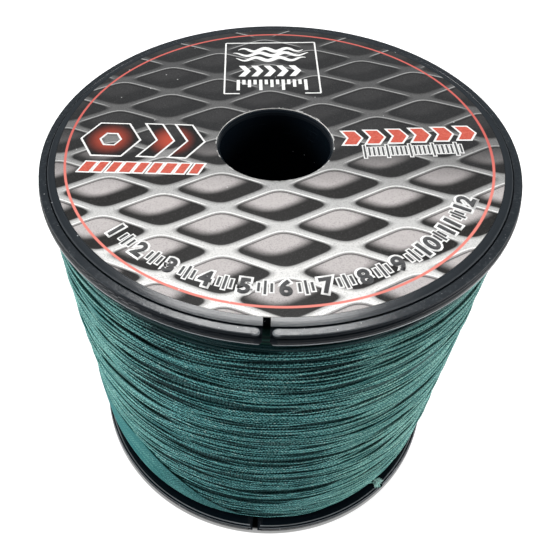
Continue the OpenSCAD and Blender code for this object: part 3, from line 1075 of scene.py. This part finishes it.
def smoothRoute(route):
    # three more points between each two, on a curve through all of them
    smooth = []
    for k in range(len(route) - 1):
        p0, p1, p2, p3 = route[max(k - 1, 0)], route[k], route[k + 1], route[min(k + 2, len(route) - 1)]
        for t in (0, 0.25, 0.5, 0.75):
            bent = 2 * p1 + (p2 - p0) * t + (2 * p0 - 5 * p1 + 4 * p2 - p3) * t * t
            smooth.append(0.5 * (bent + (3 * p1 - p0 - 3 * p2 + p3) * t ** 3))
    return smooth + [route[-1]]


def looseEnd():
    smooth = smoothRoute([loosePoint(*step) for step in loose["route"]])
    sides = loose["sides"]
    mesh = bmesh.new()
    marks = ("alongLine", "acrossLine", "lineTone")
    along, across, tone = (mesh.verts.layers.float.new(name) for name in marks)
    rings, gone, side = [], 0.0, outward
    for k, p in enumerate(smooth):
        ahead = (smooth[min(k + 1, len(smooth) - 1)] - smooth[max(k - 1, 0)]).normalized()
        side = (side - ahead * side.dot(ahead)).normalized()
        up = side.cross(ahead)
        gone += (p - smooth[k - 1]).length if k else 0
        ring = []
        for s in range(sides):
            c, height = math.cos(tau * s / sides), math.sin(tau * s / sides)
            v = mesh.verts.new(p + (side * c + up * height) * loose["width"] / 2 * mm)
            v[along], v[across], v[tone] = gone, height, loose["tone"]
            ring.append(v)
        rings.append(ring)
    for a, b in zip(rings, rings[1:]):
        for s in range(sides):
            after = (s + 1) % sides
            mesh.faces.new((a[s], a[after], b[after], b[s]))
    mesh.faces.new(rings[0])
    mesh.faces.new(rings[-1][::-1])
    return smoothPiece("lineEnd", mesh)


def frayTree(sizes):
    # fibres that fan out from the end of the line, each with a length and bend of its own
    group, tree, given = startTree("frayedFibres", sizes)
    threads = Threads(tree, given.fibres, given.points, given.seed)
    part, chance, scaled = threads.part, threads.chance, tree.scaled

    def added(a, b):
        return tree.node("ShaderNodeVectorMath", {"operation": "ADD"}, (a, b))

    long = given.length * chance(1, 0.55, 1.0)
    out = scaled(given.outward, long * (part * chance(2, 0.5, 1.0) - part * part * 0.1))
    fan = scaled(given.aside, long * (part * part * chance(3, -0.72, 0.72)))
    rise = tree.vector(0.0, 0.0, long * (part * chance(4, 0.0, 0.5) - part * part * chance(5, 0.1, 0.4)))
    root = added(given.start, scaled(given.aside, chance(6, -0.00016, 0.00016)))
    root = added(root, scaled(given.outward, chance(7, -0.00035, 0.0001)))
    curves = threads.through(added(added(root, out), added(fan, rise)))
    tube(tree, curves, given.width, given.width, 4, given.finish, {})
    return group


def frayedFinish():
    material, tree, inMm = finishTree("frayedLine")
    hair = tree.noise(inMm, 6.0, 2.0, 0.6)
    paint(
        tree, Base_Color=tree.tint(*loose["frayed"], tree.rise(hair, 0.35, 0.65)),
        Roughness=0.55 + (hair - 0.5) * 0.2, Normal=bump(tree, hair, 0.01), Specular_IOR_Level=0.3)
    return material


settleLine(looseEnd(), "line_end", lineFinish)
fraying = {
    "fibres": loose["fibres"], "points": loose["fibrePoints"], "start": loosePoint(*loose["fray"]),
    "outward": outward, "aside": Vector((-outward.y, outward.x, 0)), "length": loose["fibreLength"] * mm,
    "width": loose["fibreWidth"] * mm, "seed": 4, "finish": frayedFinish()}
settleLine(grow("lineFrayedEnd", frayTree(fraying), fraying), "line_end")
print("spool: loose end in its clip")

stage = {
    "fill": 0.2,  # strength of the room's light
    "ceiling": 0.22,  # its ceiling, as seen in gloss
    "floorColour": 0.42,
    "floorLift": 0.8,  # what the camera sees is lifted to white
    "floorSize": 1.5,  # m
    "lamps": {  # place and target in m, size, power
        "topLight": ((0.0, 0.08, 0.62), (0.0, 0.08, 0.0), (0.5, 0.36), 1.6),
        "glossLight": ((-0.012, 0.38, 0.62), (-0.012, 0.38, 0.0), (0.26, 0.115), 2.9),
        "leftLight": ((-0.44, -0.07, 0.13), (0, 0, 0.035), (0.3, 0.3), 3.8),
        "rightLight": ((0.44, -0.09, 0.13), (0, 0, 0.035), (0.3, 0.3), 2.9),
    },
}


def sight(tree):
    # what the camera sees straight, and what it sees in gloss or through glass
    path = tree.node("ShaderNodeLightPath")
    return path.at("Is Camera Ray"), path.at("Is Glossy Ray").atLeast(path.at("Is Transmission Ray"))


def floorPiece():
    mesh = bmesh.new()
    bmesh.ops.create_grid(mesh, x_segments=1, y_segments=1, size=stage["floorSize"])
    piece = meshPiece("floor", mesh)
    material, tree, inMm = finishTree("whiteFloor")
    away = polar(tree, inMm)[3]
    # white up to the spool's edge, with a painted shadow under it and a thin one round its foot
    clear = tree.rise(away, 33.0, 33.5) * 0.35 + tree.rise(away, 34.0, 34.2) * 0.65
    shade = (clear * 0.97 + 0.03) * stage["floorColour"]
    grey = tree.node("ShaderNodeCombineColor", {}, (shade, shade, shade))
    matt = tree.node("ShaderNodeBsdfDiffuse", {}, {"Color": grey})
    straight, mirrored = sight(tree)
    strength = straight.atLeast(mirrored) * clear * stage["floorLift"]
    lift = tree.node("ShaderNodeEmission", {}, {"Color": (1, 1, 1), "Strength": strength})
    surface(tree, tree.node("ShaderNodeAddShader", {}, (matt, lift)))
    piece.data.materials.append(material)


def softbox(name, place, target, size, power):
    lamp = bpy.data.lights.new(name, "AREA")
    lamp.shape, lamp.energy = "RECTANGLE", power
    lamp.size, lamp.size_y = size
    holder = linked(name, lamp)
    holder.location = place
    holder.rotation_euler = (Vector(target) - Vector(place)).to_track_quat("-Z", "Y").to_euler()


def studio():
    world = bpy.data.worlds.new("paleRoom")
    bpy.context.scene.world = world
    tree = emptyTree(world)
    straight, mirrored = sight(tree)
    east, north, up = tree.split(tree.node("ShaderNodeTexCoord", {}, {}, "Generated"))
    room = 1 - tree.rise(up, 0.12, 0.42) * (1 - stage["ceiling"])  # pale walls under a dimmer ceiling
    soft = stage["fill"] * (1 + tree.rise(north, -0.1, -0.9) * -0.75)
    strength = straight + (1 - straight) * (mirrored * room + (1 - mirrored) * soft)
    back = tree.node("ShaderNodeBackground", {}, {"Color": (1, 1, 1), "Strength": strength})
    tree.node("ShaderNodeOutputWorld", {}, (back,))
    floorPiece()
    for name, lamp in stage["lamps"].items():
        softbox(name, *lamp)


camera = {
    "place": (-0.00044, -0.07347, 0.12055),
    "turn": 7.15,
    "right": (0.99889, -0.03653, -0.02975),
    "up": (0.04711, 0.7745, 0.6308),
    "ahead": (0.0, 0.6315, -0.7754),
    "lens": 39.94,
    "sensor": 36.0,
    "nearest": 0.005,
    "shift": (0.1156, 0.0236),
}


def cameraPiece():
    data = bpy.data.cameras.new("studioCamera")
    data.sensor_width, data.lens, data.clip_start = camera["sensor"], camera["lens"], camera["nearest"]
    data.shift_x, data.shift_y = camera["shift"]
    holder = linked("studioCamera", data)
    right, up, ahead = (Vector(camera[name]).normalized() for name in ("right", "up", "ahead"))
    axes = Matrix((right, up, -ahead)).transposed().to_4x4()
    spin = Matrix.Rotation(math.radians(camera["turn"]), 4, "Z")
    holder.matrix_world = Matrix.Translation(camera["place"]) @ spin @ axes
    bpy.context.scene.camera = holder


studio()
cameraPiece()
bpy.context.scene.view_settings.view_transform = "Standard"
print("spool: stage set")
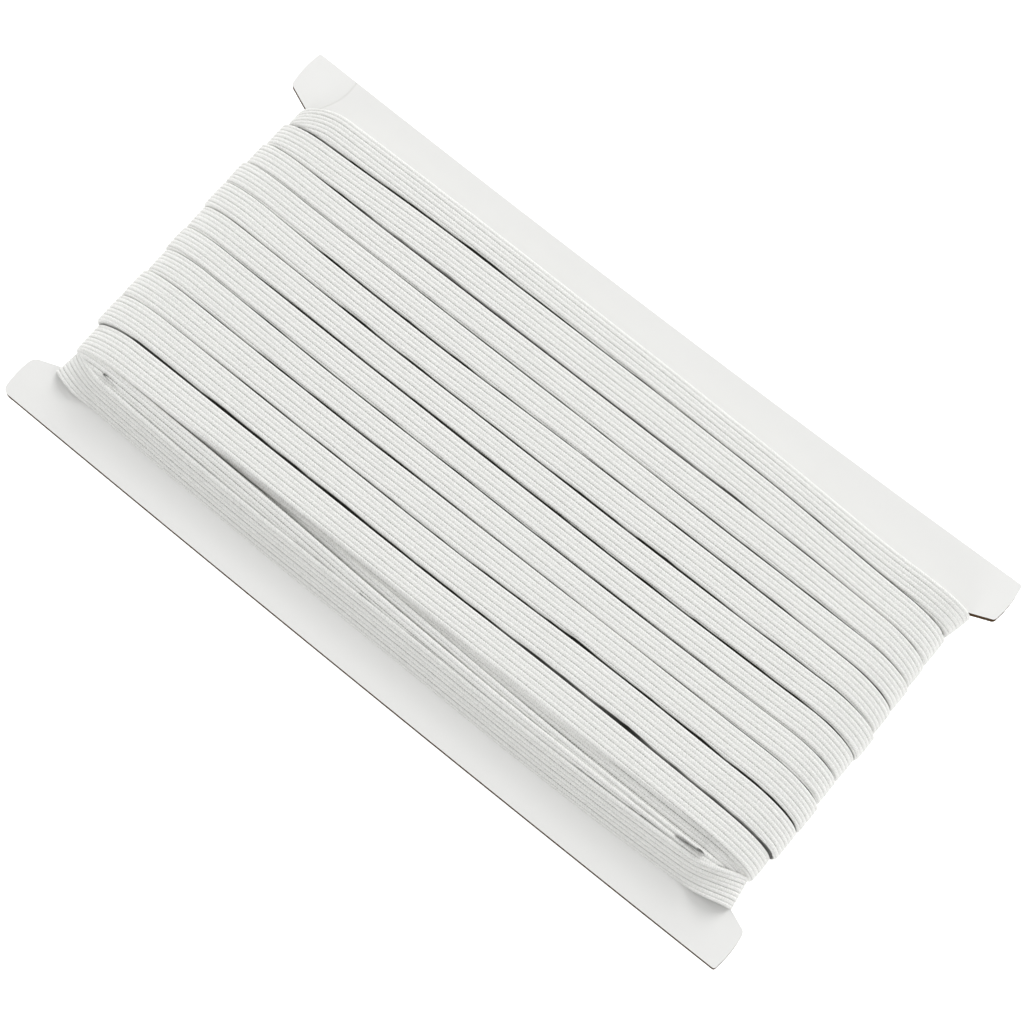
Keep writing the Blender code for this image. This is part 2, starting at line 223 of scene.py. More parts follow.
★ ★ ★
Return the opening line of the data and every line after it through the line containing "return smooth + [route[-1]]", please, exactly as written and with nothing added.

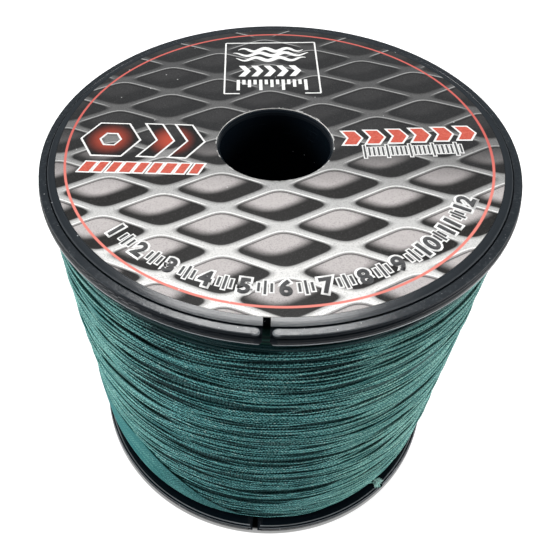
Continue the OpenSCAD and Blender code for this object: part 3, from line 1075 of scene.py. This part finishes it.
def smoothRoute(route):
    # three more points between each two, on a curve through all of them
    smooth = []
    for k in range(len(route) - 1):
        p0, p1, p2, p3 = route[max(k - 1, 0)], route[k], route[k + 1], route[min(k + 2, len(route) - 1)]
        for t in (0, 0.25, 0.5, 0.75):
            bent = 2 * p1 + (p2 - p0) * t + (2 * p0 - 5 * p1 + 4 * p2 - p3) * t * t
            smooth.append(0.5 * (bent + (3 * p1 - p0 - 3 * p2 + p3) * t ** 3))
    return smooth + [route[-1]]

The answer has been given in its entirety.